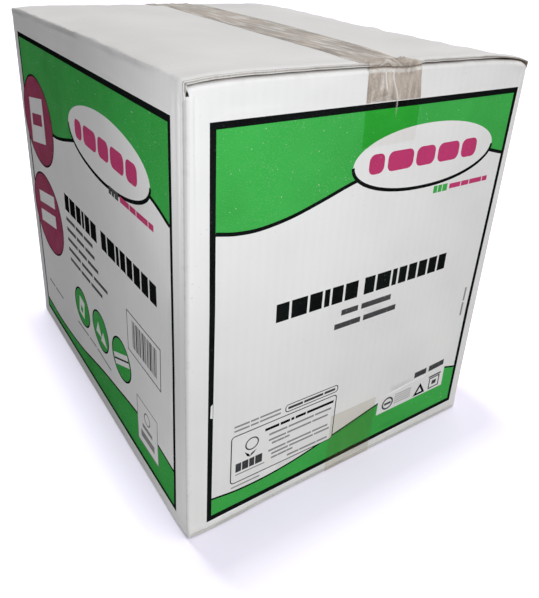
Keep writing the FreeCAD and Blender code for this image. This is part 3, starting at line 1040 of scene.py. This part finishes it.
def ink_material(name, rgb, deep, specks, shine=0.02):
    """A flat field of ink: a little uneven, with pinholes where it missed the paper."""
    tree = Tree(name)
    base = tree.mix(tree.ranged(tree.noise(16, 5), 0.35, 0.68), rgb, deep)
    missed = tree.total(tree.noise(520, 3), tree.times(flute_wave(tree), 0.05))
    base = tree.mix(tree.ranged(missed, 0.70, 0.735, 0.0, specks), base, PINHOLE)
    fine = tree.ranged(tree.noise(1500, 2), 0.55, 0.75, 0.0, specks * 0.35)
    base = tree.mix(fine, base, FINE_PINHOLE)
    return tree.surface(base, roughness(tree, 90, 0.6, 0.74), shine, board_bump(tree, 0.2))


def kraft_material(name, rgb, deep):
    """Brown paper: long fibres across a cloudy ground."""
    tree = Tree(name)
    base = tree.mix(tree.ranged(tree.noise(30, 5), 0.3, 0.7), rgb, deep)
    fibres = tree.ranged(tree.noise(500, 4, (1, 1, 0.15)), 0.55, 0.75, 0.0, 0.5)
    base = tree.mix(fibres, base, [c * 0.55 for c in deep])
    return tree.surface(base, roughness(tree, 80, 0.72, 0.9), 0.2, board_bump(tree, 0.6))


def tape_material(name, milky, stuck_share, film, tan):
    """Clear film over tan adhesive: streaked and milky where it is loose, and clear where it sticks."""
    tree = Tree(name)
    stuck, crease = tree.given("stuck"), tree.given("crease")
    strands = tree.noise(200, 5, (1.0, 0.08, 0.15))
    blots = tree.noise(700, 3, (1.0, 0.6, 1.0))
    drawn = tree.noise(40, 3, (0.7, 0.6, 0.8))
    tone = tree.total(tree.times(strands, 0.35), tree.times(blots, 0.3), tree.times(drawn, 0.35))
    body = tree.mix(tree.ranged(tone, 0.43, 0.61), [c * 0.42 for c in tan], tan)
    for part, low, high, most in ((blots, 0.66, 0.72, 0.5), (strands, 0.62, 0.70, 0.6)):
        body = tree.mix(tree.ranged(part, low, high, 0.0, most), body, MILK)
    # painted shade at the strip's edges and in its folds, with the darker tan of its flat sides
    dark = tree.times(tree.given("edge"), tree.ranged(blots, 0.35, 0.55, 0.35, 0.95))
    body = tree.mix(dark, body, TAPE_SHADE_AND_TAN)
    # painted highlights, with the film's own whitening and strands
    body = tree.mix(crease, body, TAPE_WHITENING_AND_HIGHLIGHT)
    height = tree.total(strands, tree.times(blots, 0.6))
    tree.surface(body, tree.ranged(strands, 0.3, 0.7, 0.30, 0.45), 0.25, tree.bump(height, 0.35, 0.0007))
    loose = tree.ranged(tone, 0.43, 0.61, milky * 1.6, milky * 0.8)
    loose = tree.times(loose, tree.math("SUBTRACT", 1.0, stuck))
    shown = tree.times(crease, tree.math("SUBTRACT", 0.85, tree.times(stuck, 0.55)))
    solid = tree.total(loose, tree.times(stuck, stuck_share))
    solid = tree.most(shown, tree.times(dark, 0.7), solid)
    return tree.show(solid, tree.add("BsdfTransparent", {"Color": film}), tree.shader.outputs[0])


def make_materials():
    return {
        "board": board_material("white_board", (0.80, 0.80, 0.80), (0.74, 0.74, 0.745), 0.5),
        "green": ink_material("green_ink", (0.049, 0.42, 0.076), (0.040, 0.36, 0.060), 0.5),
        # a darker copy of the green for the side panels: painted shade
        "side green": ink_material(
            "green_ink_of_sides_painted_shade", (0.032, 0.34, 0.055), (0.027, 0.29, 0.044), 0.5),
        "wet green": ink_material(
            "green_ink_under_film", (0.026, 0.39, 0.037), (0.022, 0.34, 0.030), 0.2),
        "black": ink_material("black_ink", (0.004, 0.005, 0.005), (0.007, 0.009, 0.009), 0.08, 0.0),
        "crimson": ink_material("crimson_ink", (0.29, 0.027, 0.082), (0.24, 0.019, 0.063), 0.25),
        "pink": ink_material("pink_ink", (0.52, 0.045, 0.165), (0.45, 0.035, 0.13), 0.25),
        "grey": ink_material("fine_print", (0.040, 0.042, 0.045), (0.060, 0.062, 0.065), 0.5),
        "faint": ink_material("finest_print", (0.23, 0.23, 0.235), (0.30, 0.30, 0.30), 0.5),
        "kraft": kraft_material("inner_liner", (0.29, 0.22, 0.16), (0.23, 0.17, 0.12)),
        "cut": kraft_material("cut_liner", (0.70, 0.695, 0.68), (0.58, 0.57, 0.55)),
        "hollow": kraft_material("fluting", (0.60, 0.58, 0.55), (0.34, 0.32, 0.29)),
        "tape": tape_material("tan_tape", 0.42, 0.0, (0.985, 0.98, 0.975), (0.84, 0.73, 0.625)),
        "clear tape": tape_material("clear_tape", 0.0, 0.035, (0.975, 0.97, 0.955), (0.52, 0.43, 0.22)),
    }


# --- floor, lamps and camera ---


# The floor glows less near the carton: a painted shadow rim, its middle moved a little forward.
FORWARD = 0.012  # metres that the middle of the shadow lies in front of the carton's
PAINTED_SHADOW_RIM, GLOW = (0.022, 0.066), (0.13, 0.43)  # metres beyond the carton, and how the floor glows there

SKY_TOWARD = (0.495, -0.504, 0.707)
SKY = (0.085, 1.62)  # strength at the side and at its brightest

# The photo's camera, in metres and degrees
CAMERA_PLACE = (-0.29702, -0.49393, 0.41782)
CAMERA_TURN = (65.177, -3.269, -34.143)
CAMERA_LENS = 37.606
CAMERA_SHIFT = (-0.02025, -0.11273)


def seen_plainly(tree):
    """1 where a ray comes from the camera or by gloss or glass, and 0 where it lights something."""
    path = tree.nodes.new("ShaderNodeLightPath").outputs
    return tree.most(path["Is Camera Ray"], path["Is Glossy Ray"], path["Is Transmission Ray"])


def beyond_carton(tree):
    """How far a point of the floor lies outside the carton's footprint, moved a little forward."""
    point = tree.place["Object"]
    for operation, other in (("ADD", (0, FORWARD, 0)), ("ABSOLUTE", (0, 0, 0)),
                             ("SUBTRACT", (RIGHT * MM, BACK * MM, 0)), ("MAXIMUM", (0, 0, 0))):
        point = tree.add("VectorMath", {0: point, 1: other}, operation=operation)
    return tree.add("VectorMath", {0: point}, "Value", operation="LENGTH")


def make_floor():
    """A pale floor that glows less near the carton, a painted shadow rim, and throws less light back than
    is seen.
    """
    bpy.ops.mesh.primitive_grid_add(x_subdivisions=8, y_subdivisions=8, size=30)
    floor = bpy.context.object
    floor.name = "floor"
    tree = Tree("pale_floor")
    plain = {"Base Color": (0.30, 0.30, 0.31), "Roughness": 0.9, "Specular IOR Level": 0.0}
    tree.fill(tree.shader, plain)
    paper = tree.mix(tree.noise(0.8, 2), (0.83, 0.805, 0.95), (0.85, 0.825, 0.97))
    pale = tree.add("BsdfDiffuse", {"Color": paper})
    # painted shadow rim: less glow near the carton
    strength = tree.ranged(beyond_carton(tree), *PAINTED_SHADOW_RIM, *GLOW)
    glow = tree.add("Emission", {"Color": WHITE, "Strength": strength})
    both = tree.add("AddShader", {0: pale, 1: glow})
    floor.data.materials.append(tree.show(seen_plainly(tree), tree.shader.outputs[0], both))
    floor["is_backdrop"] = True
    return floor


def make_world():
    """A soft room, brightest overhead and a little to the front. The camera sees it plain white."""
    tree = Tree("studio", "worlds")
    values = {0: tree.place["Generated"], 1: SKY_TOWARD}
    facing = tree.add("VectorMath", values, "Value", operation="DOT_PRODUCT")
    strength = tree.ranged(facing, 0.0, 1.0, *SKY)
    tree.fill(tree.shader, {"Color": (1.0, 0.985, 0.968), "Strength": strength})
    white = tree.add("Background", {"Color": WHITE})
    bpy.context.scene.world = tree.show(seen_plainly(tree), tree.shader.outputs[0], white)


def make_lamp(lit, name, place, target, size, power, tint=WHITE):
    data = bpy.data.lights.new(name, "AREA")
    data.shape = "DISK"
    data.size, data.energy, data.color = size, power, tint
    lamp = bpy.data.objects.new(name, data)
    lamp.location = place
    lamp.rotation_euler = (Vector(target) - Vector(place)).to_track_quat("-Z", "Y").to_euler()
    lamp.visible_camera = False
    bpy.context.scene.collection.objects.link(lamp)
    reached = bpy.data.collections.new("lit_by_" + name)
    for piece in lit:
        reached.objects.link(piece)
    lamp.light_linking.receiver_collection = reached


CARTON_LAMPS = (  # name, place, aimed at, size, power, tint. The two of the side are at the near fold
    ("flash", (-0.176, -0.45, 0.40), (0, -0.19, 0.2), 0.12, 0.35, (0.94, 0.98, 1.0)),
    ("side_0.03", (-0.29, -0.225, 0.03), (-0.15, -0.16, 0.03), 0.08, 0.062),
    ("side_0.31", (-0.29, -0.225, 0.31), (-0.15, -0.16, 0.31), 0.08, 0.105),
    ("back", (0.6, 1.6, 0.15), (0, 0.2, 0.18), 0.28, 9.0),
)
FLOOR_LAMP = ("above", (-0.15, 0.4, 2.35), (0, 0, 0), 0.35, 29.0)  # for the carton's shadow


def make_lamps(floor):
    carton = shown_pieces()
    for lamp in CARTON_LAMPS:
        make_lamp(carton, *lamp)
    make_lamp([floor], *FLOOR_LAMP)


def make_camera():
    data = bpy.data.cameras.new("camera")
    data.lens, data.clip_start = CAMERA_LENS, 0.01
    data.shift_x, data.shift_y = CAMERA_SHIFT
    camera = bpy.data.objects.new("camera", data)
    camera.location = CAMERA_PLACE
    camera.rotation_euler = [math.radians(angle) for angle in CAMERA_TURN]
    bpy.context.scene.collection.objects.link(camera)
    bpy.context.scene.camera = camera


# --- the scene ---


def dress(piece, node):
    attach(piece, "root")
    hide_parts(node)


def main():
    make_camera()
    materials = make_materials()
    dress(make_carton(materials), "carton")
    top = make_tape("top_tape", materials, "tape", "sealing_tape_top", tape_slide)
    dress(top, "top_tape")
    base = make_tape("bottom_tape", materials, "clear tape", "sealing_tape_base", lambda share, run: 0.0)
    dress(base, "bottom_tape")
    make_world()
    make_lamps(make_floor())
    bpy.context.scene.view_settings.view_transform = "Standard"


main()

────────────────

Short task – Determine how many of the lines above hold the word "scene", and output that number by itself.

Solution – 7